-- Start of SUPPLIED INFORMATION --

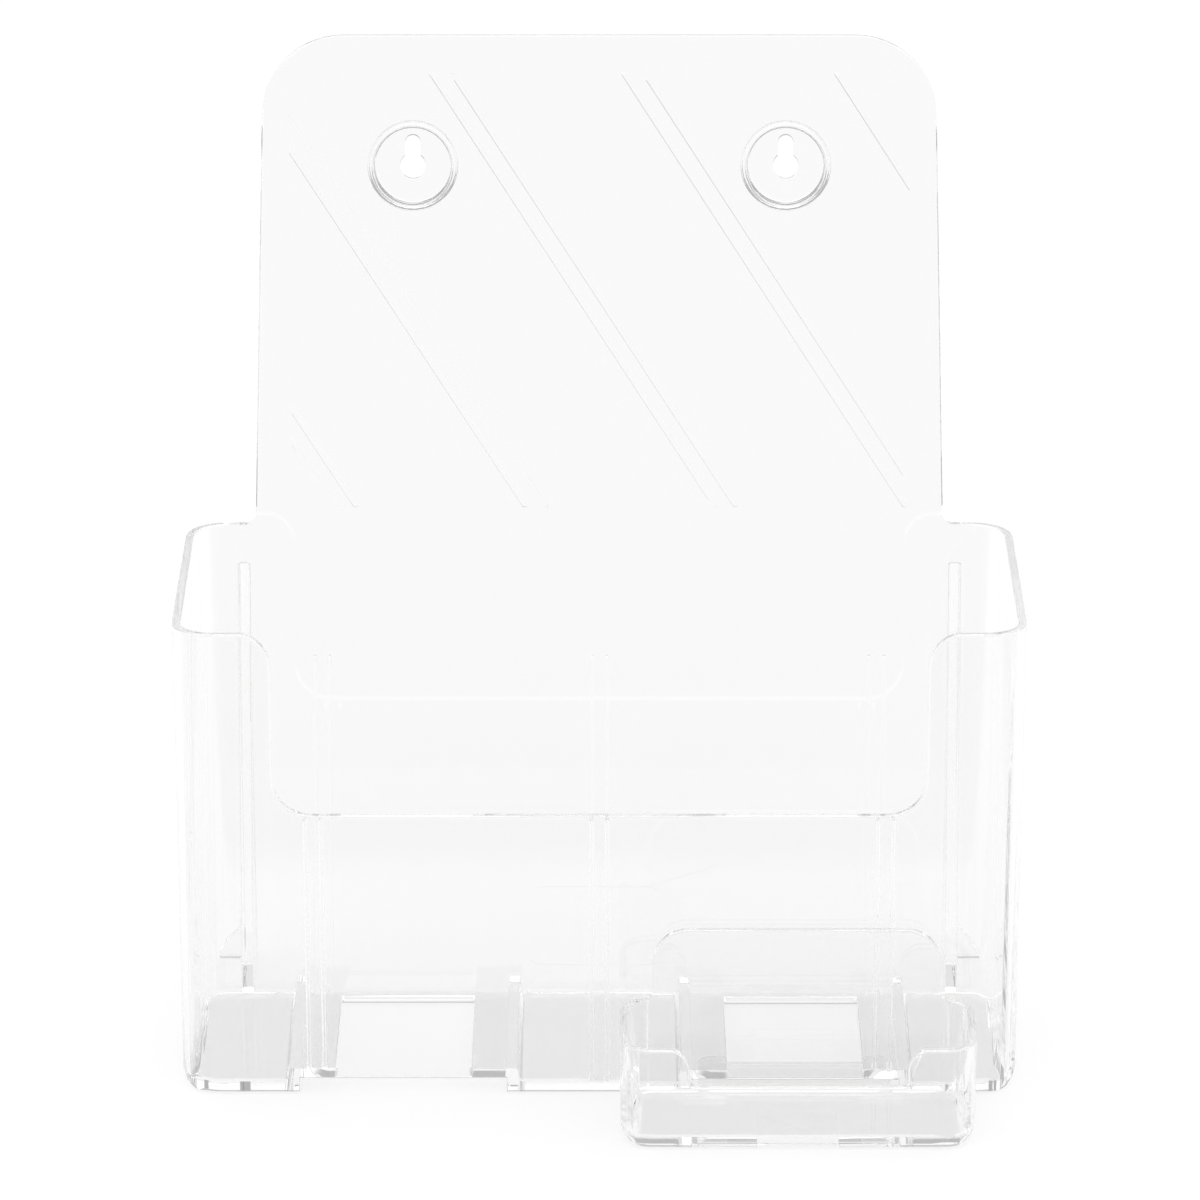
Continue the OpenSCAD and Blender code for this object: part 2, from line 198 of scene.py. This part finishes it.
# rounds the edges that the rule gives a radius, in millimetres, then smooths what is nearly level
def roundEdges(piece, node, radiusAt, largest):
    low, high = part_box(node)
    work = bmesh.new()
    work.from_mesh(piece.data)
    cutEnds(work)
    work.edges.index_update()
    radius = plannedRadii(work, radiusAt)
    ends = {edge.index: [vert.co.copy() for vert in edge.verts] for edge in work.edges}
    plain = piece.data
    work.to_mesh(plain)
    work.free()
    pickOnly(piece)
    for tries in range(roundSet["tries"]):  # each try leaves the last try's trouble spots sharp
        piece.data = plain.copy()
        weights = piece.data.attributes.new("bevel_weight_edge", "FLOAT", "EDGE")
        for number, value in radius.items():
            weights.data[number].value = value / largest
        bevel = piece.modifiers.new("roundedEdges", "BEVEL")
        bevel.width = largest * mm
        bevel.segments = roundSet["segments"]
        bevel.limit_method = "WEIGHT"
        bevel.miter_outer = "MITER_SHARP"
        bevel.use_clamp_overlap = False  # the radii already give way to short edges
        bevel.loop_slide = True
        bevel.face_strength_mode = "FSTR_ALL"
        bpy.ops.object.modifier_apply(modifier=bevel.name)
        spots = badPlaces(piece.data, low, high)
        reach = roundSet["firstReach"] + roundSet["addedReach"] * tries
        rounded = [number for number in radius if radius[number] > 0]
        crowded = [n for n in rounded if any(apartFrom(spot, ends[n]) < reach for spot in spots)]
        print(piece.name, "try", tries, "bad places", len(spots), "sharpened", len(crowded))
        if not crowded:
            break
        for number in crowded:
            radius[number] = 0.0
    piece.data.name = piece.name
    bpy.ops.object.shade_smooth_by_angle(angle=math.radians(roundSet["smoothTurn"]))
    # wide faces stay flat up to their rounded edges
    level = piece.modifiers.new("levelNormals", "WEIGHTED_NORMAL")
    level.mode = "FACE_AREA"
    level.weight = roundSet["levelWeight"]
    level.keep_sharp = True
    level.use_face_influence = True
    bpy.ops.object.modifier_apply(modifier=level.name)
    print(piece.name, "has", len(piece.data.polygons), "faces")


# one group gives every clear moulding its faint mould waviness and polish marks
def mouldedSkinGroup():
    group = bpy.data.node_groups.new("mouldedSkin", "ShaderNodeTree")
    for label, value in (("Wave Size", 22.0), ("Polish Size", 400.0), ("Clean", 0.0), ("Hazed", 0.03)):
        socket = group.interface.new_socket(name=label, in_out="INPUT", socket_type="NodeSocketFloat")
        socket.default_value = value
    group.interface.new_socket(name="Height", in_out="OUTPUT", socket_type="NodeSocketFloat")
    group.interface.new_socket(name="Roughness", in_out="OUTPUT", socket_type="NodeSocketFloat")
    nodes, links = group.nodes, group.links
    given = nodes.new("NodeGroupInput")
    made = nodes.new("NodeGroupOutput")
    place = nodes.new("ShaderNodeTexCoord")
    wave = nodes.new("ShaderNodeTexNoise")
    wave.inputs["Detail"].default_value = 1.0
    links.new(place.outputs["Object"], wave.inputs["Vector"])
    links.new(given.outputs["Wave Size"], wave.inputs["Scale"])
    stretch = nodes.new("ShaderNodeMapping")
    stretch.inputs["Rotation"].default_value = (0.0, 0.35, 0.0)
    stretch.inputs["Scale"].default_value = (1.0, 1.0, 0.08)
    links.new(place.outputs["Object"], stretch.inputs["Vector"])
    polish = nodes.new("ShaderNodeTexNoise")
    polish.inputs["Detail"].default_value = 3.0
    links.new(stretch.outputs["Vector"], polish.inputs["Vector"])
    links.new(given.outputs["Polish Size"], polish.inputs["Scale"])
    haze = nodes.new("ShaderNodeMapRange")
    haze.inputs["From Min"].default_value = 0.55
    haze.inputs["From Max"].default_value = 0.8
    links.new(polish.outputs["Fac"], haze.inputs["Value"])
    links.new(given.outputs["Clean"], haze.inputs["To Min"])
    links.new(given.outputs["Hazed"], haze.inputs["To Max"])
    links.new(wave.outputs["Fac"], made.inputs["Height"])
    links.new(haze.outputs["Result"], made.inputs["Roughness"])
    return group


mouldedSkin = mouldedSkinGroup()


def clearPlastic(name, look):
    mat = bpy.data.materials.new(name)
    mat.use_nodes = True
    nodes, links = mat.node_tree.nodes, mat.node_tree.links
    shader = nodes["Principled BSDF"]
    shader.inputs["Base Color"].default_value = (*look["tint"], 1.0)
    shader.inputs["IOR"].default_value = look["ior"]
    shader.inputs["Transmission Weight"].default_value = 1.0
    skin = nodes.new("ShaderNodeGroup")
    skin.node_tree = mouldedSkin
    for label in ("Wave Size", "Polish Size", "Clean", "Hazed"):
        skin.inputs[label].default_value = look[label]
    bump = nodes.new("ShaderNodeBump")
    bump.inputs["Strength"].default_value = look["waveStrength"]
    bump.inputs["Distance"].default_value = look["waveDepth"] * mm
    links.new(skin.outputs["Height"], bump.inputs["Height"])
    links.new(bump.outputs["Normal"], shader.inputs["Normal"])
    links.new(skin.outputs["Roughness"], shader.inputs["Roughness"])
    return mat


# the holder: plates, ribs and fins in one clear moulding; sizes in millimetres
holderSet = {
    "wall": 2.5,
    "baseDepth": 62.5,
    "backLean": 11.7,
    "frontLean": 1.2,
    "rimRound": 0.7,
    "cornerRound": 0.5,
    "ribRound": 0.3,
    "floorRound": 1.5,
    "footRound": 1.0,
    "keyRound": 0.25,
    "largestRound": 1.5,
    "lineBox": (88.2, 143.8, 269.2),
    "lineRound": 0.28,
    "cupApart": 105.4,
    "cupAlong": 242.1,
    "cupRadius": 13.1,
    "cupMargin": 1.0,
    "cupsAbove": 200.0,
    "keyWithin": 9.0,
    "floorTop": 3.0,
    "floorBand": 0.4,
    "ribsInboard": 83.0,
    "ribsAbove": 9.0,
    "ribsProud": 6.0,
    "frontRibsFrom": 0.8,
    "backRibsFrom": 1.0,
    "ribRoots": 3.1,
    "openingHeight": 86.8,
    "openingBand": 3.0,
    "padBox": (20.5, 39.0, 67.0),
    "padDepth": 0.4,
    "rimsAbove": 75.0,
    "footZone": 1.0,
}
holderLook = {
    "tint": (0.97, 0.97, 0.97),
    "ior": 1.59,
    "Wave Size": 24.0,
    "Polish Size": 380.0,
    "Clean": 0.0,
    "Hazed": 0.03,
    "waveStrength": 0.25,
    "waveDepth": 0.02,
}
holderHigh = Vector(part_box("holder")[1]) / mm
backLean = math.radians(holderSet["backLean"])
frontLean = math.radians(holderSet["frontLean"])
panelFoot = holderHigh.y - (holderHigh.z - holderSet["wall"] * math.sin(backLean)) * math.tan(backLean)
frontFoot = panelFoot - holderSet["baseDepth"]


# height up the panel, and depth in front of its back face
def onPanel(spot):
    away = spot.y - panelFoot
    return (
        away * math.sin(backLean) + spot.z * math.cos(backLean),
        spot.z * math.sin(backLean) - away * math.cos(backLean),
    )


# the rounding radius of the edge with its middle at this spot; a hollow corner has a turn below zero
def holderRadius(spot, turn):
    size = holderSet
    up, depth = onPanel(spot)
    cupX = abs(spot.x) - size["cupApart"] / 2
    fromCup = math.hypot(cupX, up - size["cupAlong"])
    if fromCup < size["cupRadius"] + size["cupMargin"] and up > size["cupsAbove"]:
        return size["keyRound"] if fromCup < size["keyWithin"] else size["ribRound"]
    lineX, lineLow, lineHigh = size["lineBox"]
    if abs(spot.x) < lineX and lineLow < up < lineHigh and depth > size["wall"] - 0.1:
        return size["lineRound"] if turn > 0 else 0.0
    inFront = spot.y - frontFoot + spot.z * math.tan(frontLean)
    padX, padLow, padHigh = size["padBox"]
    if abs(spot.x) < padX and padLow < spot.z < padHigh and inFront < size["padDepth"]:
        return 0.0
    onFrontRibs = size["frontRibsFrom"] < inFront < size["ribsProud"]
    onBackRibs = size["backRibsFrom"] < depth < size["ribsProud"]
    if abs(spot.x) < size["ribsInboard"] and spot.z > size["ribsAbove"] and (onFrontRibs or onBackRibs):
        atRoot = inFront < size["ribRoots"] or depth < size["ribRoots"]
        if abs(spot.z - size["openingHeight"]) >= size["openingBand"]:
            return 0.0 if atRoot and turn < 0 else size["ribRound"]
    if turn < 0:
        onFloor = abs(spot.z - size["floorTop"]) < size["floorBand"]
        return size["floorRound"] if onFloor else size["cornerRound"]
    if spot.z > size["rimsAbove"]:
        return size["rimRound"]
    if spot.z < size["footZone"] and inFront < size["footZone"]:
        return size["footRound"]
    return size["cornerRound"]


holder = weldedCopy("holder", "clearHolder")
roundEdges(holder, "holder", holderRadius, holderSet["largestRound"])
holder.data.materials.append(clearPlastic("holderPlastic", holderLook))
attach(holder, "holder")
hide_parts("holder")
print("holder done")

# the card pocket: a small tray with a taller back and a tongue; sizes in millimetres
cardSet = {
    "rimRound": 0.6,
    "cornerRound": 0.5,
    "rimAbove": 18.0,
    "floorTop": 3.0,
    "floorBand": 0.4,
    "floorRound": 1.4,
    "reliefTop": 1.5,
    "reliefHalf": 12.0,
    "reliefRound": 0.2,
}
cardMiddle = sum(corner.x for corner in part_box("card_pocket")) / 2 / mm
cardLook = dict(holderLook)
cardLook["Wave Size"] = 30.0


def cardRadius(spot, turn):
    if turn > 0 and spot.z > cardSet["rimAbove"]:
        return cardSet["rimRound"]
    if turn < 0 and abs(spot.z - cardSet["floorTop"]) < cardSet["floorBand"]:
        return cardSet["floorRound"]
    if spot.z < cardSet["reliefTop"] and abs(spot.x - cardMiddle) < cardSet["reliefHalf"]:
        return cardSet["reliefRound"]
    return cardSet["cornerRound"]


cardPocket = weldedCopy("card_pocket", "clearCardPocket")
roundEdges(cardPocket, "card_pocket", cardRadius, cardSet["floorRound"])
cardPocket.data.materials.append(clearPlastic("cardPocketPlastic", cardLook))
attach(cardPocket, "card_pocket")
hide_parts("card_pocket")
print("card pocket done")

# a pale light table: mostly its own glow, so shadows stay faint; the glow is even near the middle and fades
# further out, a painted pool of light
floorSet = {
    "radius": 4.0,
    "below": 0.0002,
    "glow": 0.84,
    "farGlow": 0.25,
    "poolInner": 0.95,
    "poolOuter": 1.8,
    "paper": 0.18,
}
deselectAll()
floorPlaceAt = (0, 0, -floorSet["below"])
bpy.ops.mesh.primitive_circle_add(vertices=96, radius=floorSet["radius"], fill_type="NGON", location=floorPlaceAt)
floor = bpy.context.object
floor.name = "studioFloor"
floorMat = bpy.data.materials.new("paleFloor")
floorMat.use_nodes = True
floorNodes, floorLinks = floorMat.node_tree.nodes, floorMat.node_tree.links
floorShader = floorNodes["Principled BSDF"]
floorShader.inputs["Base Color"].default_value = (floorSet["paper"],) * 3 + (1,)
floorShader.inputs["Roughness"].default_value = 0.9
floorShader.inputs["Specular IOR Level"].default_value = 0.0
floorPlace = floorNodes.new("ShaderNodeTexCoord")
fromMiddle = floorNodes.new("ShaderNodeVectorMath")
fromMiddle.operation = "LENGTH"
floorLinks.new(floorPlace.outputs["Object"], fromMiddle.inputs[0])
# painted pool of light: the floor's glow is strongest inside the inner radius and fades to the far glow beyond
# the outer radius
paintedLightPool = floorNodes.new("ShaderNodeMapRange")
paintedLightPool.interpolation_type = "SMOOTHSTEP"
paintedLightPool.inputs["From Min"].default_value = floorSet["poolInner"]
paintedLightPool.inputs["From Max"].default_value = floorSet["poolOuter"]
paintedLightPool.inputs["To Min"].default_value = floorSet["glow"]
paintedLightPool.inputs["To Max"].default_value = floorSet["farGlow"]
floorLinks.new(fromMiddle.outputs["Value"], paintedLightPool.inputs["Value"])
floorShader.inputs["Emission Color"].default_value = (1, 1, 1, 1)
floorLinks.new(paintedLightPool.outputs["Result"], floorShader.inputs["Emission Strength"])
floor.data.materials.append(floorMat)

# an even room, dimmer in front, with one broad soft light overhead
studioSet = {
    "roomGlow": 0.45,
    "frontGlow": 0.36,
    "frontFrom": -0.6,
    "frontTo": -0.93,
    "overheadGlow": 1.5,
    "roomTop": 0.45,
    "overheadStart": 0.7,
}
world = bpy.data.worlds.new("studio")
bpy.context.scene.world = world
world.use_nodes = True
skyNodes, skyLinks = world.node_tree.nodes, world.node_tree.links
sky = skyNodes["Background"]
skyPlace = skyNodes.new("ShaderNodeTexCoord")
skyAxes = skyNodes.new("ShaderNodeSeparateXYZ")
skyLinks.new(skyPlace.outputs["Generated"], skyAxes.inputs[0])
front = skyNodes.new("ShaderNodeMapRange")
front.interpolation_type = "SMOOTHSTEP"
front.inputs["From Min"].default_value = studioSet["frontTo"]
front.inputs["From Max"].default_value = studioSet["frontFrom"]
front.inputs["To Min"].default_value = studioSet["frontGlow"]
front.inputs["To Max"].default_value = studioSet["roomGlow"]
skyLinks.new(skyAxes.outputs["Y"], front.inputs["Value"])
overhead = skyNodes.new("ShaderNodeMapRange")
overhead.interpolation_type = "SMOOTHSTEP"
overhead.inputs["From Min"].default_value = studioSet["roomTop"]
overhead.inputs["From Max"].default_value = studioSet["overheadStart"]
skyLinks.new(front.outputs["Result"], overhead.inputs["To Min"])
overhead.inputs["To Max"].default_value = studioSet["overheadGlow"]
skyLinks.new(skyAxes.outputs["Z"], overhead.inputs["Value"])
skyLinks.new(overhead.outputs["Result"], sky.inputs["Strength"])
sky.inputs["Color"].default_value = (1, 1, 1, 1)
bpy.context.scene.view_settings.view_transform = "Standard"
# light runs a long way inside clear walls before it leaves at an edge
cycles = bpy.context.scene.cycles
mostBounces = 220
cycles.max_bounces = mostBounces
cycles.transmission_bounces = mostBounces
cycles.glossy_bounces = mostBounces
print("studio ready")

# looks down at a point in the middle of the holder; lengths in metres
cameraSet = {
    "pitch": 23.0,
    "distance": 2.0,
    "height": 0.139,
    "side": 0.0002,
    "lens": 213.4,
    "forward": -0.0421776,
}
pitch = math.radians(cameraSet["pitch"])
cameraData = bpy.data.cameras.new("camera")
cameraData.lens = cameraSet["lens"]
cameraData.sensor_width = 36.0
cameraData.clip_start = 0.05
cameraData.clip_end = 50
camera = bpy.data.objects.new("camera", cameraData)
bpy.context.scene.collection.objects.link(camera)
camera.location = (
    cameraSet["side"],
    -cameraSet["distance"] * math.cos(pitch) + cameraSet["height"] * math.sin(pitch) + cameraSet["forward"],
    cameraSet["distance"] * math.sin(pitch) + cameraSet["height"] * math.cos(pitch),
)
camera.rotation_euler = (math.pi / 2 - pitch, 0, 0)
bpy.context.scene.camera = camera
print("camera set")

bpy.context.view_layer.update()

-- End of SUPPLIED INFORMATION --

Pick out every line holding the string "cardPocket" and return it.

--- FULL RESPONSE ---
cardPocket = weldedCopy("card_pocket", "clearCardPocket")
roundEdges(cardPocket, "card_pocket", cardRadius, cardSet["floorRound"])
cardPocket.data.materials.append(clearPlastic("cardPocketPlastic", cardLook))
attach(cardPocket, "card_pocket")